Earlier this week, in a quiet room, speaking steadily, I said to my computer that it's important for single men not to try to meet women in "artificial ways — such as approaching them with bon mots in bars, health clubs or trains."
This is a passage from a column I wrote in 1984, before Tribune stories were archived as text. I wanted to determine how well my review copy of Dragon Dictate software could help me translate a smudgy old photocopy to a crisp digital file.
But when I said "bon mots" (pronounced bone mohze, a French term for witticisms or clever remarks that's appeared 277 times in the Tribune in the last 29 years), the program heard "bold moles."

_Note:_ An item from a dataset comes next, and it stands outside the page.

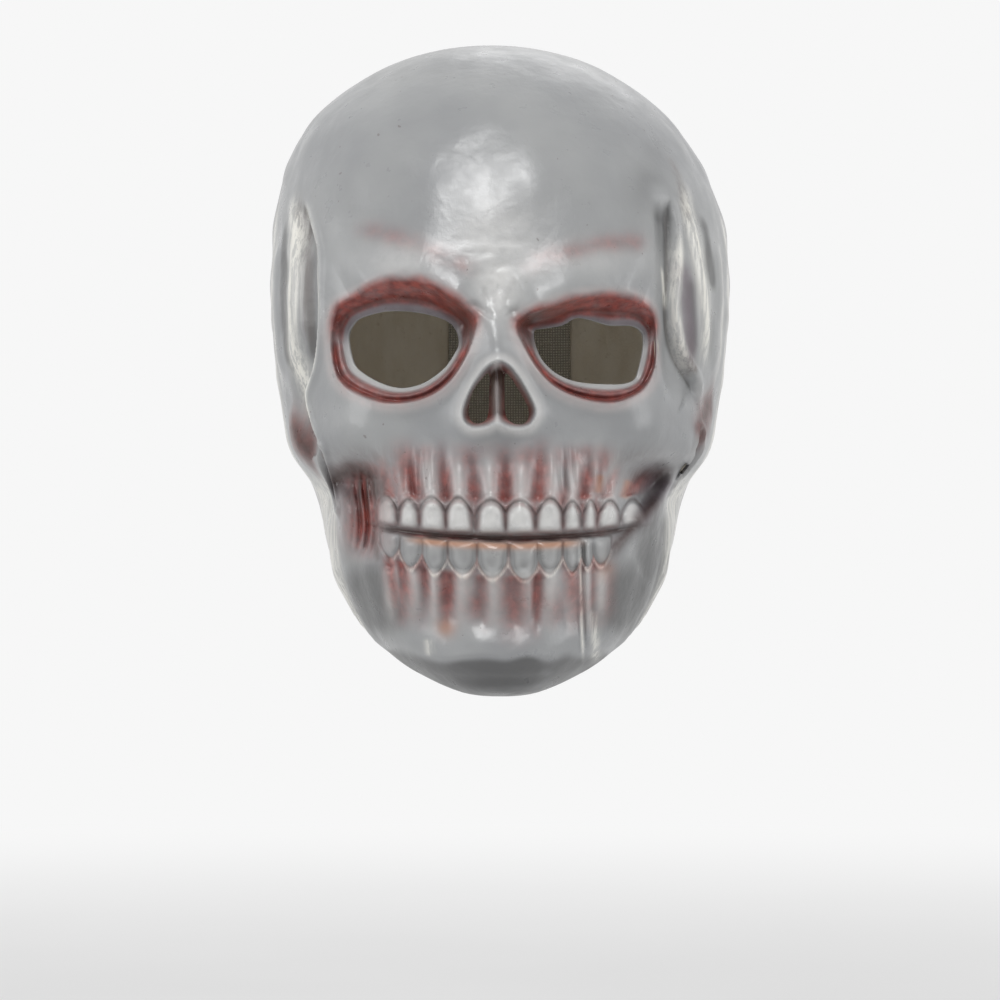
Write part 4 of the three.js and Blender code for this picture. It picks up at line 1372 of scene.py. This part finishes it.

Not to pick on Dragon. Also failing the bon mot challenge were my phone ("ball malls"), the built-in dictation program on my desktop ("bowl moles") and Google's voice search ("bold Moes").
This Eric Zorn article about using Dragon, with all it's mistakes, was hilarious. My iPhone also makes me write some ridiculous things. Too bad they don't have brains. I think you won't be able to link to this tribune article , but just in case.
I could see that article with no problem. Go figure.
I'm with a lot of the commentators that it's an unfair test to use bon mots since it's another language. I recall I used to have to type up my boss's handwritten notes sometimes. Since I often knew nothing about the subject, although her handwriting wasn't bad, I'd make some amusing mistakes; to be fair, I'd often flag up a word if I was unsure of it.
Build a man a fire and he's warm for a day. Set a man on fire and he's warm for the rest of his life.